Gemma thought of Mr. Worthington's dark eyes. She remembered his sculpted chest gleaming in the sun. She closed her eyes and replayed his deep erudite voice speaking verses of passionate love to her. She allowed the image of him half-naked the sunlight to roll across her inner vision. The muscles that laced tightly around his narrow waist. The way his trousers clung to his athletic buttocks. His large hands sweeping the water from his skin. She imagined them on her skin instead and a deep ache pulsed within her.
She didn't realize that her hands trembled as they lightly rested upon the book in her lap.

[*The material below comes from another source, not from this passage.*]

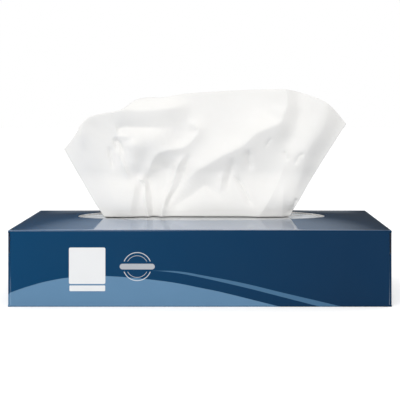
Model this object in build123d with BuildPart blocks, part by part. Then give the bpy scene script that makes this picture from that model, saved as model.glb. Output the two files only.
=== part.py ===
from build123d import *
import os
from math import comb, exp, hypot, tanh

# Flat tissue box: a carton folded from one sheet of board, with an oval opening in its bulging
# top panel, a clear film with a slit under the opening, the pile of interfolded tissues, and
# the first tissue standing up through the slit.
# Millimetres. +Z up, +Y to the back, origin at the centre of the underside.

# Carton: overall sizes at the creases, and the board
box_length = 230.0
box_depth = 115.0
box_height = 46.0
board = 0.45
crease_radius = 0.9

# Bulge of the top panel, pushed up by the pile: its control heights in front and behind
bulge_front = 3.66
bulge_rear = 8.69

# Flaps that close and join the carton, with the angles at the feet of the tapered ones
flap_side_gap = 1.0
outer_flap_gap = 3.0
inner_flap_reach = 32.0
dust_flap_reach = 38.0
dust_flap_angle = 80.0
glue_flap_reach = 14.0
glue_flap_end_gap = 8.0
glue_flap_angle = 60.0
seam_gap = 1.0

# Opening in the top panel
opening_length = 160.6
opening_depth = 54.0

# Film under the opening, glued round it, with its slit
film = 0.1
glue = 0.1
film_overlap = 13.0
film_corner_radius = 6.0
slit_end_inset = 5.3
slit_width = 7.0

# Pile of interfolded tissues, and the room around it
pile_end_gap = 10.0
pile_side_gap = 7.5
pile_headroom = 1.8
leaf_edge_radius = 4.0

# First tissue: its lower leaf on the pile, and the fan that stands up from it
tissue = 0.3
leaf_gap = 0.1
leaf_inset = 3.0
leaf_front_inset = 1.0
leaf_bend = 3.0
fan_width = 185.5
fan_shift = 2.3
fan_rise = 85.0
foot_shift = -2.0
foot_end_room = 17.6
fold_reach = 13.0
fan_tolerance = 0.2

# One overrun serves all cuts
overrun = 5.0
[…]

"Then happy I am that I love and am beloved
Where I may not remove nor be removed."
Chapter 15
LONDON STILL SMELLS LIKE London. With the familiar scents of coal soot, carriage horse urine on the cobbled street and something gone bad at the butcher down the road, came so many memories.
Pollux Worthington stood at the base of the once-grand marble steps leading to the doorway of Worthington House. He'd been gone a long time. Despite that, the house seemed unchanged, though the façade appeared cleaner and more well-tended. Poll saw that removing the London soot and dirt had actually revealed the shabbiness all the more clearly.
It wasn't just a house. It was Worthington House, containing both haven and heartache for every Worthington — himself most especially.
It had been rather diabolical to have it be Miranda who summoned him from his sojourn with the traveling theatrical troupe. He likely would not have responded for anyone else, not even Iris herself. He suspected the machinations of his youngest sister, Attie. All things diabolical usually boiled down to fourteen-year-old Atalanta Worthington. Attie would stop at nothing to get her way, for she was the most Worthington of all the Worthingtons.
But Miranda never lied, or exaggerated, nor even embellished. Therefore, the situation must be every bit as dire as the letter had described.
Miranda. Beautiful, unattainable Miranda. I found her first. That fact always flashed across his consciousness whenever he thought of Miranda married to his twin brother Castor. He had found Miranda first.
Then Cas had come along and swept her away from him. In that moment, Poll had not only lost the finest woman he'd ever known but he'd lost his twin, his closest friend, his brother.